From the Vulkan spec:
timeout is the timeout period in units of nanoseconds. timeout is adjusted to the closest value allowed by the implementation-dependent timeout accuracy, which may be substantially longer than one nanosecond, and may be longer than the requested period.
The shortest timeout in current drivers is probably much shorter than we need, but this could bite us in the future, and there's no way to query the actual minimum value.
Well, it depends on the specifics, I think. In particular:
- How long does a d3d12_desc_flush_vk_heap_updates_locked() call typically take? How long does it maximally take? If the answer to the previous question is some approximation of "infinity", could we put a lower bound on that by e.g. limiting the maximum number of descriptors we process in a single d3d12_desc_flush_vk_heap_updates_locked() call?
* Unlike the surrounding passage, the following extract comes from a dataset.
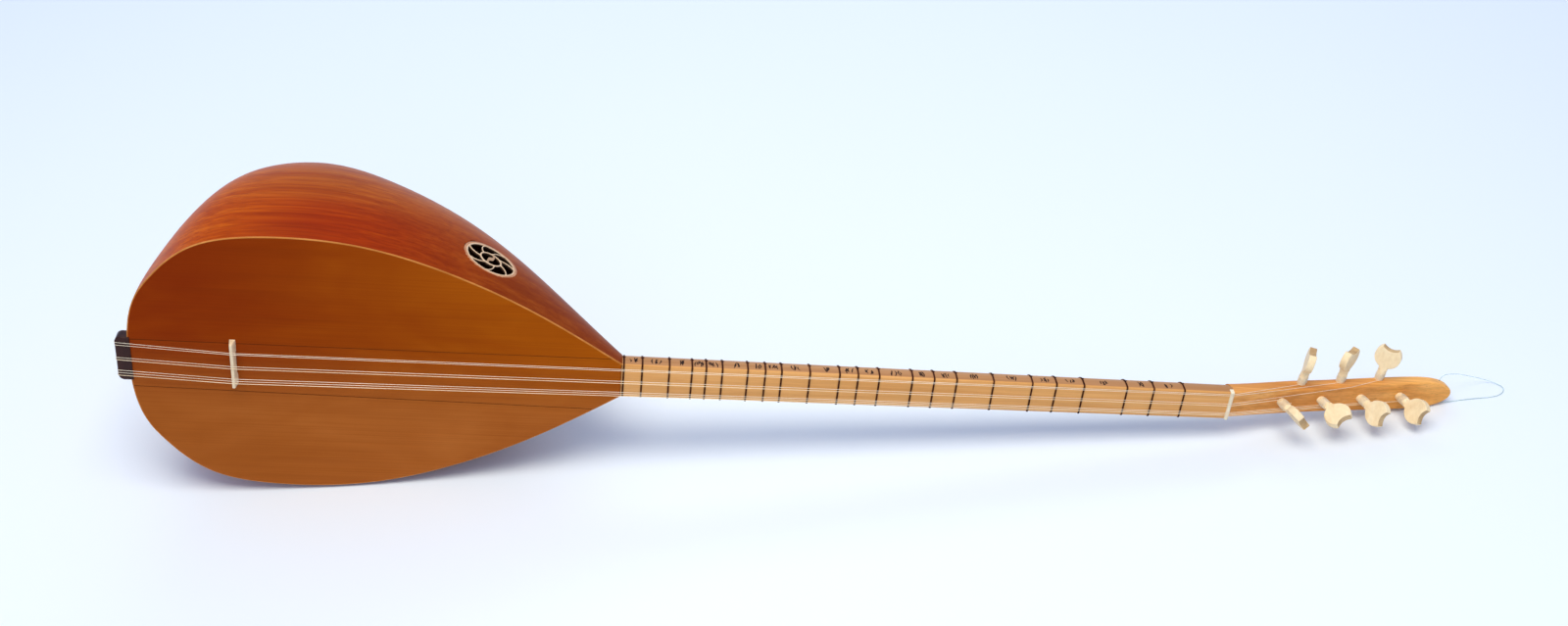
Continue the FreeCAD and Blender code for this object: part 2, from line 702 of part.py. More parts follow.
def string_route(tail_z, bridge_z, nut_z, peg, diameter, frames, head):
    """Corner points of a string, from behind the tailpiece to beside its peg."""
    r = diameter / 2
    outer = -BOWL_LENGTH - TAILPIECE_OUT
    beyond_tail = outer - r - STRING_OFF_TAILPIECE
    over_tail = -TAILPIECE_PROUD - r - STRING_OFF_TAILPIECE
    crest = -BRIDGE_HEIGHT - BRIDGE_GAP - BRIDGE_STRING_GAP - r
    points = [
        Vector(beyond_tail, TAILPIECE_DEPTH * 0.62, tail_z),
        Vector(beyond_tail, over_tail, tail_z),
        Vector(BRIDGE_X, crest, bridge_z),
        Vector(NECK_LENGTH + NUT_CREST_X, -NUT_HEIGHT - r - NUT_STRING_GAP, nut_z),
    ]
    frame = frames[peg]
    axis = frame.Rotation.multVec(Vector(0, 0, 1))
    hub = frame.Base + axis * winding_base(peg)
    offset = PEG_RADIUS + STRING_OFF_PEG + r
    approach = hub - points[-1]
    approach = (approach - axis * approach.dot(axis)).normalize()
    beside = axis.cross(approach)
    upper = beside.z > 0 if peg.startswith("front") else beside.y < 0
    wants_upper = peg in ("front_1", "side_1", "side_2", "side_3")
    if upper != wants_upper:
        beside = beside * -1.0
    end = hub + beside * offset
    if peg in ("side_2", "side_3"):
        points.append(edge_rest(points[-1], end, r, head))
    points.append(end)
    return points


def edge_rest(start, end, r, head):
    """Where a string to a side peg bends over the head's upper front edge."""
    inverse = head.inverse()
    a = inverse.multVec(start)
    b = inverse.multVec(end)
    half = head_half_width((a.x + b.x) / 2)
    edge = (half + 0.1) * (1.0 if b.y > 0 else -1.0)
    share = (edge - a.y) / (b.y - a.y)
    clear = r + 0.15 - HEAD_EDGE_ROUND * 0.3
    return head.multVec(Vector(a.x + (b.x - a.x) * share, edge, clear))


# ---------------------------------------------------------------- bridge, tailpiece, loop

def make_bridge():
    """Low wedge of maple on two feet, standing loose on the soundboard."""
    base = -BRIDGE_GAP
    top = -BRIDGE_HEIGHT - BRIDGE_GAP
    foot = BRIDGE_FOOT / 2
    crest = BRIDGE_CREST / 2
    z0 = BRIDGE_CENTRE_Z - BRIDGE_LENGTH / 2
    corners = [(-foot, base), (foot, base), (crest, top), (-crest, top)]
    points = [Vector(BRIDGE_X + x, y, z0) for x, y in corners]
    bar = Part.Face(Part.makePolygon(points + points[:1])).extrude(Vector(0, 0, BRIDGE_LENGTH))
    relief = box(BRIDGE_X - 10, BRIDGE_X + 10, base - BRIDGE_RELIEF, base + 1,
                 z0 + BRIDGE_FOOT_LENGTH, z0 + BRIDGE_LENGTH - BRIDGE_FOOT_LENGTH)
    return bar.cut(relief)


def make_tailpiece(outer):
    """Rosewood block across the bowl's end, its outer corners rounded."""
    z0 = TAILPIECE_CENTRE_Z - TAILPIECE_LENGTH / 2
    block = box(-BOWL_LENGTH - TAILPIECE_OUT, -BOWL_LENGTH + 14,
                -TAILPIECE_PROUD, TAILPIECE_DEPTH - TAILPIECE_PROUD, z0, z0 + TAILPIECE_LENGTH)
    corners = []
    for edge in block.Edges:
        middle = edge.CenterOfMass
        along_y = edge.Length < TAILPIECE_DEPTH + 0.1 and edge.Length > TAILPIECE_DEPTH - 0.1
        if along_y and middle.x < -BOWL_LENGTH:
            corners.append(edge)
    block = block.makeFillet(TAILPIECE_CORNER, corners)
    edge = [e for e in block.Edges if abs(e.CenterOfMass.y + TAILPIECE_PROUD) < 1e-6
            and e.CenterOfMass.x < -BOWL_LENGTH - TAILPIECE_OUT + 0.1]
    block = block.makeFillet(TAILPIECE_EDGE, edge)
    lip = box(-BOWL_LENGTH - 30, -BOWL_LENGTH + 3, -30, 30, -60, 60)
    return block.common(lip).cut(outer)


# ---------------------------------------------------------------- assembly

def build():
    """All sub-parts in the instrument's own frame, by name."""
    outer = hull_solid(0.0)
    inner = hull_solid(BOWL_WALL)
    snug = hull_solid(BOWL_WALL + BLOCK_GAP)
    below_board = box(-500, 10, BOARD_THICKNESS, 300, -200, 200)
    rosette = rosette_place()
    head = head_place()
    frames = make_peg_frames(head)
    slot_half = NUT_THICKNESS / 2
    nut_slot = box(NECK_LENGTH - slot_half, NECK_LENGTH + slot_half, -10, NUT_DEPTH, -40, 40)

    parts = {}
    parts["bowl"] = make_bowl(outer, inner, rosette)
    binding, upper, centre, lower, seams = make_soundboard(outer)
    parts["edge_binding"] = binding
    parts["soundboard_upper"] = upper
    parts["soundboard_centre"] = centre
    parts["soundboard_lower"] = lower
    parts["soundboard_seams"] = seams
    parts["soundboard_braces"] = make_braces(snug)
    tenon_pocket = box(-TENON_LENGTH - BLOCK_GAP, 5, TENON_FRONT - BLOCK_GAP, TENON_BACK + BLOCK_GAP,
                       -TENON_HALF_WIDTH - BLOCK_GAP, TENON_HALF_WIDTH + BLOCK_GAP)
    neck_end = box(-NECK_BLOCK_LENGTH, -BLOCK_GAP, BOARD_THICKNESS, 300, -200, 200)
    parts["neck_block"] = snug.common(neck_end).cut(tenon_pocket)
    tail_end = box(-500, -BOWL_LENGTH + TAIL_BLOCK_LENGTH, BOARD_THICKNESS, TAIL_BLOCK_DEPTH, -60, 60)
    parts["tail_block"] = snug.common(tail_end)
    parts["rosette"] = make_rosette(outer, rosette)
    parts["tailpiece"] = make_tailpiece(outer)
    parts["bridge"] = make_bridge()
    parts["neck"] = make_neck(nut_slot)
    parts["nut"] = make_nut(nut_slot)
    parts["headstock"] = make_headstock(head, frames, nut_slot)
    for k, cents in enumerate(FRET_CENTS):
        x = NECK_LENGTH - SCALE_LENGTH * (1.0 - 2.0 ** (-cents / 1200.0))
        parts["fret_%02d" % (k + 1)] = make_fret(x)
    for k, (tail_z, bridge_z, nut_z, peg, diameter) in enumerate(STRINGS):
        route = string_route(tail_z, bridge_z, nut_z, peg, diameter, frames, head)
        path = rounded_path(route, string_radius)
        parts["string_%d" % (k + 1)] = tube(path, diameter)
        parts["winding_" + peg] = make_winding(frames[peg], peg, diameter)
    for name, frame in frames.items():
        through = HEAD_THICKNESS_NUT if name.startswith("front") else 2 * HEAD_HALF_WIDTHS[2][1]
        parts["peg_" + name] = make_peg(frame, through + PEG_TAIL_OUT)
    return parts


def resting_placement(parts):
    """Roll and pitch into the resting pose, origin at the bottom centre of the whole."""
    roll = FreeCAD.Rotation(Vector(1, 0, 0), -REST_ROLL)
    pitch = FreeCAD.Rotation(Vector(0, 1, 0), REST_PITCH)
    turn = FreeCAD.Placement(Vector(0, 0, 0), pitch.multiply(roll))
    whole = Part.makeCompound(list(parts.values()))
    whole.Placement = turn
    bounds = whole.optimalBoundingBox(False, False)
    shift = Vector(-(bounds.XMin + bounds.XMax) / 2, -(bounds.YMin + bounds.YMax) / 2, -bounds.ZMin)
    turn.Base = shift
    return turn


def main():
    os.makedirs("parts", exist_ok=True)
    parts = build()
    place = resting_placement(parts)
    for name, shape in parts.items():
        shape.Placement = place.multiply(shape.Placement)
        shape.exportStep("parts/%s.step" % name)
        print("%-20s solids %d  volume %.1f" % (name, len(shape.Solids), shape.Volume))
    make_loop().exportStep("parts/hanging_loop.step")


main()
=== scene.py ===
"""Looks of a long-neck saz: carved bowl, soundboard, tied frets, strings and friction pegs,
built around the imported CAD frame.

Pieces are drawn in the instrument's own frame, in millimetres, as the CAD draws them: x along the
neck from its joint with the bowl, y back from the soundboard, z across it. One matrix, worked out
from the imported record, lays them in the row frame.
"""

import json
import math
import random

import bmesh
import bpy
import numpy as np
from mathutils import Matrix, Vector


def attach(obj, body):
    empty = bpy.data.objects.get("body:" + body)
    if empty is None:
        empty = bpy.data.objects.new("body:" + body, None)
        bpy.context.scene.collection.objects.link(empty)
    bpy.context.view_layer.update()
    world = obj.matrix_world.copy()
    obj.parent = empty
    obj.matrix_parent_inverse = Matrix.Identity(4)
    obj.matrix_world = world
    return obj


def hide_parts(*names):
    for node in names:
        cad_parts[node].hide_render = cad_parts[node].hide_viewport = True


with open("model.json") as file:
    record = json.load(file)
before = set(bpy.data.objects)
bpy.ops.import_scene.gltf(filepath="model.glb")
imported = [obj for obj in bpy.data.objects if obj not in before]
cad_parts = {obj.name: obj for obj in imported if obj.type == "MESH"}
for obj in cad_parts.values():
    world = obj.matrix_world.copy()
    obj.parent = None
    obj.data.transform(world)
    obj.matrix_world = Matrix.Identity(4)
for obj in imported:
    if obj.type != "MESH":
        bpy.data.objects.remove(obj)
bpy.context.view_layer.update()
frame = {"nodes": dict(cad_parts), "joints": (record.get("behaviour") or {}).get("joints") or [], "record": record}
joints = {joint["name"]: joint for joint in frame["joints"]}
mounts = {mount["name"]: mount for mount in frame["record"]["mounts"]}
MM = 0.001


def add_object(name, data):
    made = bpy.data.objects.new(name, data)
    bpy.context.scene.collection.objects.link(made)
    return made


# ---- camera

CAMERA_PLACE = (-0.0844, -1.3169, 1.1283)
CAMERA_HEADING = math.radians(2.70)
CAMERA_DOWN = math.radians(38.32)
CAMERA_ROLL = math.radians(0.84)
CAMERA_LENS = 41.53
CAMERA_SENSOR = 36.0


def make_camera():
    heading_sin, heading_cos = math.sin(CAMERA_HEADING), math.cos(CAMERA_HEADING)
    reach, drop = math.cos(CAMERA_DOWN), math.sin(CAMERA_DOWN)
    forward = Vector((heading_sin * reach, heading_cos * reach, -drop))
    level = Vector((heading_cos, -heading_sin, 0))
    down = forward.cross(level)
    right = level * math.cos(CAMERA_ROLL) + down * math.sin(CAMERA_ROLL)
    down = forward.cross(right)
    data = bpy.data.cameras.new("camera")
    data.lens = CAMERA_LENS
    data.sensor_width = CAMERA_SENSOR
    data.clip_start = 0.05
    data.clip_end = 60.0
    camera = add_object("camera", data)
    turn = Matrix((right, -down, -forward)).transposed().to_4x4()
    camera.matrix_world = Matrix.Translation(CAMERA_PLACE) @ turn
    bpy.context.scene.camera = camera


make_camera()

# ---- the instrument's frame

FACE_MOUNT = Vector((-240.0, 0.0, -80.0))     # where the record's soundboard_face mount sits


def make_instrument_matrix():
    along = Vector(joints["bridge_slide"]["axis"]).normalized()
    back = -Vector(mounts["soundboard_face"]["axis"]).normalized()
    across = along.cross(back)
    turn = Matrix((along, back, across)).transposed()
    base = Vector(mounts["soundboard_face"]["pos_m"]) - turn @ (FACE_MOUNT * MM)
    return Matrix.Translation(base) @ turn.to_4x4()


instrument = make_instrument_matrix()
into_instrument = instrument.inverted()

# ---- materials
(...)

- How long does waiting for a fence typically take once we know it has been submitted? Would it be terrible to poll fences with e.g. a 1ms timeout?
- What is the worst case behaviour? If descriptor writes were to get stuck behind a fence we'd need to wait for d3d12_command_queue_ExecuteCommandLists() to process them, but that should be no worse than what we're currently doing. The reverse might be worse, but we should be able to avoid that by polling fences inside d3d12_desc_flush_vk_heap_updates_locked() if needed.
- Are there any nasty edge cases?
My problem with this approach is that it depends on a lot of magic constants which would require tuning, and this tuning depends on the computer, on the game, possibly on the specific scene of the game, on the game settings and possibly many other factors. Polling at 1 ms can be nothing, if for some random reason fences are immediately ready, or it can be a lot, if you have 16 ms of budget per frame and waste 5 of them just polling for a handful of fences that manage to block every other operation. Getting into this sort of business to save on a thread per device doesn't seem ideal to me, though I'll admit you have more experience than me.